Most of my time here is spent doing work. I'm absolutely living the dream, but in case you are salivating over there, you should know that living the dream is mostly just work.
Okay, it's certainly not like lugging garbage and having leaking bags of wet food garbage break over your head as you toss them into the dumpster (I don't miss those days) but it is work.
I dream of moving from idea to prototype in 8 hours. Right now it takes 800 hours. I spend an obscene amount of energy pushing through the certainty that I'll never get it.
I'm circling around ideas and trying and failing and learning new skills and trying to gently coax something living out of the magic place and transplant it into the waking world. Ideally, without killing it.
I feel uncomfortable being chosen. Taking a podium reinforces the lie of the artist: I'm just one (hu)man.
But it's hard to say no. Of course I want to be chosen, to be seen.
Imagine if we caught the exact same thread? Maybe we even turn towards each other and our faces fall off and our insides bloom out?
But being chosen means tearing the work from its context, from the interconnected hundreds of thousands of other living beings that make it real.
I put the work in a frame and say: here is the thing.
Ignore the unravelling tapestry I hacked it from. Ignore the human under the table debugging code and eating frozen-dinners while the world implodes.
The NYU building is under construction. The construction worker who just walked by said “This here is some bulllllll-shit!” If my day had a hero, it would be him.
Back to the dump.
One of the ideas I’m exploring is this idea of opposition.
Maybe it’s opposition with an enemy. Maybe it’s just opposition with your own shadow self. But either way, it’s this oppositional movement where you choose one thing, and so I choose the other. And our choice is this beautiful splitting apart, and our opposition is this perfect symmetry. Like we are dancing together. Like we are reflections of each other.
Imagine creating a moment where that truth is visible? Where people have the opportunity to *feel* that truth?
I’ve prototyped this one. I’m realizing how hard it is to fluidly communicate anti-mimicry as a mechanic. Help?
Idea: What is play for you?
A different idea: what if I made space for people to define their own play?
Every child is a play designer and a reality engineer. Sure, children consume play experiences, but they also invent.
So why, as adults, do we only consume? What if we took a moment to stop and awaken the rich diversity of experiences we have that make us feel playful or open or alive?
Imagine being invited inside a tent to create something strange and personal and magical? You are the designer, I am your play friend, here simply to play with you.
And a final idea comes out the party exhibition environment itself. I'm grateful for every chance I’ve had to show my work, but also it’s hell.

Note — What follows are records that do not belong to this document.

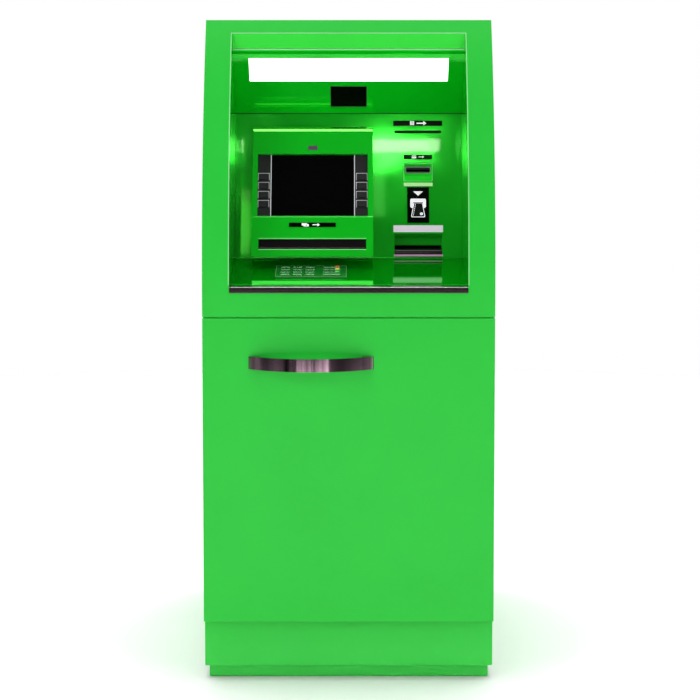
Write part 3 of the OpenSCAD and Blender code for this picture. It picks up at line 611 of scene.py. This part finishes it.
def build_display():
    build_display_glass()
    build_display_case()
    for side, label in SIDES:
        build_key_strip(side, label)
        build_key_surrounds(side, label)
        build_glass_edge(side, label)
    for side, label in SIDES:
        for row in range(KEY_ROWS):
            build_screen_key(side, label, row)
    build_sensor_window()


# ---------------------------------------------------------------- labels and pictograms
# the two materials of every print, and the front and back of the prints on each face
WHITE, DARK = 0, 1
WALL_PRINT = (-1.5, -1.1)
CONSOLE_PRINT = (-4.5, -4.1)


def printed(name, shapes, matrix):
    # the white print glows faintly: painted light on the prints
    return bevelled(name, shapes, matrix, ["white_print_painted_glow", "dark_print"], "hood", "light_diffuser", 0.0)


def long_arrow(x, g, s, y0, y1):
    return [(rect(x, g, 9 * s, 1.5 * s), y0, y1, WHITE),
            ([(x + 4.5 * s, g - 3 * s), (x + 8.5 * s, g), (x + 4.5 * s, g + 3 * s)], y0, y1, WHITE)]


def card_mark(x, g, s, y0, y1):
    """A bank card with a stripe."""
    return [(rounded_rect(x, g, 12 * s, 8 * s, 1.2 * s), y0, y1, WHITE),
            (rect(x, g + 1.6 * s, 12.1 * s, 1.6 * s), y0 - 0.1, y1, DARK),
            (rect(x - 3 * s, g - 1.9 * s, 4 * s, 1.1 * s), y0 - 0.1, y1, DARK)]


def receipt_mark(x, g, y0, y1):
    """A torn slip with three lines."""
    slip = [(x - 4.6, g + 4.8), (x - 4.6, g - 3.2), (x - 3, g - 4.8), (x - 1.4, g - 3.2), (x + 0.2, g - 4.8),
            (x + 1.8, g - 3.2), (x + 3.4, g - 4.8), (x + 4.6, g - 3.6), (x + 4.6, g + 4.8)]
    lines = [(rect(x, g + 2.9 - k * 2.1, 6.2, 0.8), y0 - 0.1, y1, DARK) for k in range(3)]
    return [(slip, y0, y1, WHITE)] + lines


def banknotes_mark(x, g, y0, y1):
    """Two banknotes, the front one with a dot, and a dark line between them."""
    rear = [(x - 8, g + 3.6), (x + 4, g + 3.6), (x + 4, g - 1.6), (x - 8, g - 1.6)]
    front = [(x - 4, g + 1.2), (x + 8, g + 1.2), (x + 8, g - 4), (x - 4, g - 4)]
    gap = [(x - 4.6, g + 1.8), (x + 4, g + 1.8), (x + 4, g + 1.4), (x - 4.2, g + 1.4), (x - 4.2, g - 1.6),
           (x - 4.6, g - 1.6)]
    return [(rear, y0, y1, WHITE), (front, y0 - 0.12, y1, WHITE),
            (circle(x + 2, g - 1.4, 1.5, 14), y0 - 0.22, y1, DARK), (gap, y0 - 0.1, y1, DARK)]


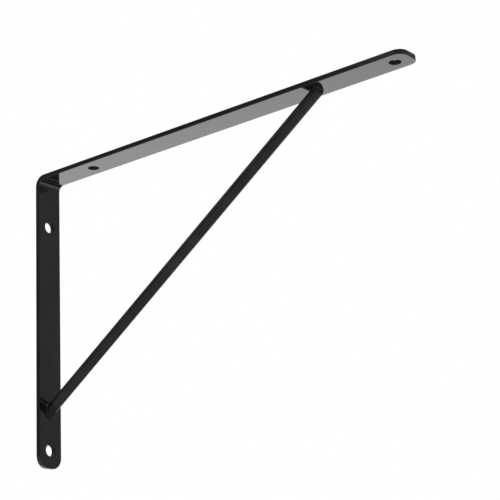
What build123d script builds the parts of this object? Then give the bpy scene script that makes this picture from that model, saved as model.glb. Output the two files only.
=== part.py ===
"""Shelf bracket: a flat steel bar bent to an L, braced by a round strut welded at both ends.

The origin is the middle of the two wall screw holes, on the wall face. X runs out from the
wall, Y across the bar and Z up. All sizes are in millimetres and include the enamel.
"""
import math
import os

from build123d import *

# Flat bar
bar_width = 19.6
bar_thickness = 3.2
leg_length = 200.0
arm_length = 300.0
bend_inner_radius = 4.2
leg_corner_radius = 7.8
arm_corner_radius = 6.4
bar_edge_round = 0.45

# Screw holes, measured from the outside of the bend and from the two ends
wall_hole_diameter = 7.8
wall_hole_drop = 35.0
wall_hole_end_margin = 12.0
shelf_hole_diameter = 7.0
shelf_hole_reach = 45.5
shelf_hole_end_margin = 11.0
hole_rim_chamfer = 0.25

# Round strut: where its axis meets the underside of the arm and the inner face of the leg
strut_diameter = 7.3
strut_reach = 234.3
strut_drop = 161.7
strut_tip_overrun = 0.7
strut_tip_round = 0.6

# Weld beads: how far each runs back along the strut's flanks, and how much fuller its ends are
upper_weld_size = 0.8
upper_weld_run = 4.6
lower_weld_size = 1.2
lower_weld_run = 2.6
weld_end_swell = 1.06

# Levels that follow from the sizes above
wall_hole_lower_drop = leg_length - wall_hole_end_margin
shelf_hole_outer_reach = arm_length - shelf_hole_end_margin
shelf_z = (wall_hole_drop + wall_hole_lower_drop) / 2
arm_under_z = shelf_z - bar_thickness
leg_end_z = shelf_z - leg_length

leg_inner_face = Plane(origin=(bar_thickness, 0, 0), z_dir=(1, 0, 0))
arm_under_face = Plane(origin=(0, 0, arm_under_z), z_dir=(0, 0, -1))


def wall_hole_planes():
    """Both screw places on the leg's inner face, upper one first."""
    drops = (wall_hole_drop, wall_hole_lower_drop)
    return [Plane(origin=(bar_thickness, 0, shelf_z - drop), z_dir=(1, 0, 0)) for drop in drops]


def shelf_hole_planes():
    """Both screw places on the arm's underside, the one near the wall first."""
    reaches = (shelf_hole_reach, shelf_hole_outer_reach)
    return [Plane(origin=(reach, 0, arm_under_z), z_dir=(0, 0, -1)) for reach in reaches]


# Bent bar: the L profile, its rounded end corners, softened edges and four screw holes
with BuildPart() as bent_bar:
    with BuildSketch(Plane.XZ):
        with BuildLine():
            outside = FilletPolyline(
                (0, leg_end_z), (0, shelf_z), (arm_length, shelf_z), radius=bend_inner_radius + bar_thickness
            )
            tip = Line(outside @ 1, (arm_length, arm_under_z))
            inside = FilletPolyline(
                tip @ 1, (bar_thickness, arm_under_z), (bar_thickness, leg_end_z), radius=bend_inner_radius
            )
            Line(inside @ 1, outside @ 0)
        make_face()
    extrude(amount=bar_width / 2, both=True)

    leg_corners = bent_bar.edges().filter_by(Axis.X).group_by(Axis.Z)[0]
    fillet(leg_corners, radius=leg_corner_radius)
    arm_corners = bent_bar.edges().filter_by(Axis.Z).group_by(Axis.X)[-1]
    fillet(arm_corners, radius=arm_corner_radius)

    # Each long edge runs on round both ends, so one pick on the arm softens its whole outline
    long_edges = bent_bar.edges().filter_by(Axis.X).group_by(SortBy.LENGTH)[-1]
    fillet(long_edges, radius=bar_edge_round)

    with Locations(*wall_hole_planes()):
        Hole(radius=wall_hole_diameter / 2, depth=bar_thickness)
    wall_rims = bent_bar.edges(Select.LAST).filter_by(GeomType.CIRCLE)
    chamfer(wall_rims, length=hole_rim_chamfer)

    with Locations(*shelf_hole_planes()):
        Hole(radius=shelf_hole_diameter / 2, depth=bar_thickness)
    shelf_rims = bent_bar.edges(Select.LAST).filter_by(GeomType.CIRCLE)
    chamfer(shelf_rims, length=hole_rim_chamfer)
bent_bar.part.label = "bent_bar"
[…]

Game exhibitions prioritize the loud, the wild. It’s raucous, it’s overstimulating, people get drunk and people unload their fever-fun like a torrent of dayglo vomit all over everything.
So what about a game that only comes to life when the room is silent? Imagine people gently calming the room and then there is something soft and subtle in an impossible space?
Probably this is impossible and so the game is simply unplayable. But even then, for once the cause is clear.
Too many ideas & too much fear
I have a thousand ideas. I oscillate between deeply loving each of them and feeling waves of shame when I imagine how they might come out of me. And how they might seem.
Please please please let me remember that some people will never approve of me, so long as I am what I am. Chasing that love is like charging with a broken cable.
Of course there are other snags. I’m certain that I don’t deserve to be here. I hurt my neck (twice) and was immobilized for days. A giant flying cockroach FLEW into my bedroom one night and then it hid somewhere inside my bed. I can't afford this city so I'm eating frozen meals. I'm having visa troubles related to repatriation insurance (don't look that up, mom). I went to a coding meet-up in the public library and then received an inappropriate message from another attendee.
And finally there’s a gnawing fear that I won’t make the most of this experience, fear that I’ll wake up and it will be over.
But then there are the people
But then there are the people here, who have been so kind. People talk to me, they listen to me. They invite me places, teach me things, are open to teachings from me. They buy me burritos, they help me with the terror of my visa application, bring me presents, share vulnerabilities, generously give their time, and laugh at my bad jokes.